Launched in June 2012 and still in effect, Deferred Action for Childhood Arrivals (DACA) gives undocumented immigrants brought to the U.S. before age 16 the opportunity to get a Social Security number and temporary work authorization. This allows recipients to get on-the-books jobs, driver's licenses, bank accounts, and in some cases, health coverage. DACA protects young immigrants from deportation, putting in place similar measures to the proposed Dream Act, which failed at the national level in Congress.

Almost 730,000 people have received DACA since it launched, according to U.S. Citizenship and Immigration Services. Another 1.2 million immigrants are eligible to apply, The Migration Policy Institute (MPI) estimates.

Applicants must be in school or have graduated from high school, or have served in the armed forces, and cannot have a criminal record. They must have resided continuously in the U.S. for at least five years, and must renew their status every two years. There's an age cap on who can apply; beneficiaries must have been 31 or younger as of June 15, 2012.

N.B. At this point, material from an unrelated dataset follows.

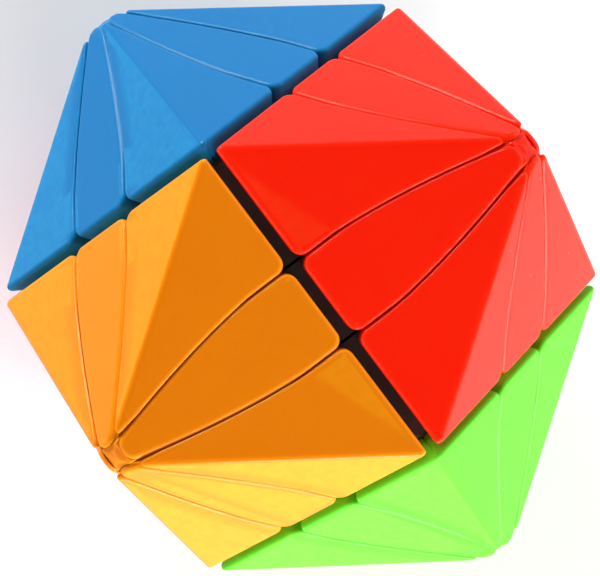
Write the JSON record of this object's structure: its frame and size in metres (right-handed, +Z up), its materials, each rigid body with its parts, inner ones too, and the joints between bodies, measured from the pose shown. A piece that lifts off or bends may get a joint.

Obama announced the expansion of the program in 2014, but because of the lawsuit, it hasn't gone into effect. There are some 290,000 immigrants who'd be eligible for expanded DACA, according to MPI.

The main changes to expanded DACA are:

  • there's no age cap
  • recipients would renew their status every three years instead of two.

To be eligible for expanded DACA, applicants must:

  • Have entered the United States before age 16;
  • Have lived in the United States continuously since at least January 1, 2010;
  • Had no lawful status as of June 15, 2012;
  • Are currently in school, have graduated or obtained a certificate of completion from high school, have obtained a general education development (GED) certificate, or are an honorably discharged veteran of the Coast Guard or Armed Forces;
  • Have not been convicted of a felony, significant misdemeanor, or three or more other misdemeanors, and aren't considered a threat to national security or public safety.

DAPA: Deferred Action for Parents of Americans and Lawful Permanent Residents

Deferred Action for Parents of Americans and Lawful Permanent Residents (DAPA) is a new program Obama announced in November 2014. It protects the undocumented parents of children who are U.S. citizens and legal permanent residents from deportation, and offers the same benefits as DACA. As a result, beneficiaries would be able to work legally. Like with expanded DACA, recipients must renew their status every three years.

MPI estimates that close to 4 million people would be eligible for DAPA.

To be eligible, applicants must:

  • Have lived in the United States continuously since January 1, 2010;
  • Had a son or daughter who is a U.S. citizen or lawful permanent resident as of November 20, 2014;
  • Are not an enforcement priority for deportation under the 2014 Department of Homeland Security memorandum. (One cannot have committed a serious crime, multiple misdemeanors, a DUI, or have received a deportation order since January 2014.)

The Impact of Deferred Action

  • Almost 730,000 people have received DACA since it launched.
  • Two-thirds of DACA recipients got a job with higher pay and that their salaries increased an average of 45 percent, according to a 2015 survey by the National Immigration Law Center and the Center for American Progress.
  • A study by Roberto Gonzales of the the National UnDACAmented Research Project determined that DACA recipients have increased access to higher education, since they are able to get better paying jobs.
  • In another study, Gonzalez found that almost half of DACA recipients were able to open their first bank account; one-third got their first credit card; and about one-fifth of DACA recipients were able to get health insurance. More than half received a driver's license.
  • A 2015 poll by immigrant advocacy group United We Dream found that two-thirds of DACA recipients help their families with rent and utilities.
  • Over the next decade, expanded DACA and DAPA would add a cumulative $230 billion to the U.S. GDP and would lead to an additional $805 million in state and local tax revenue, according to a Center for American Progress study.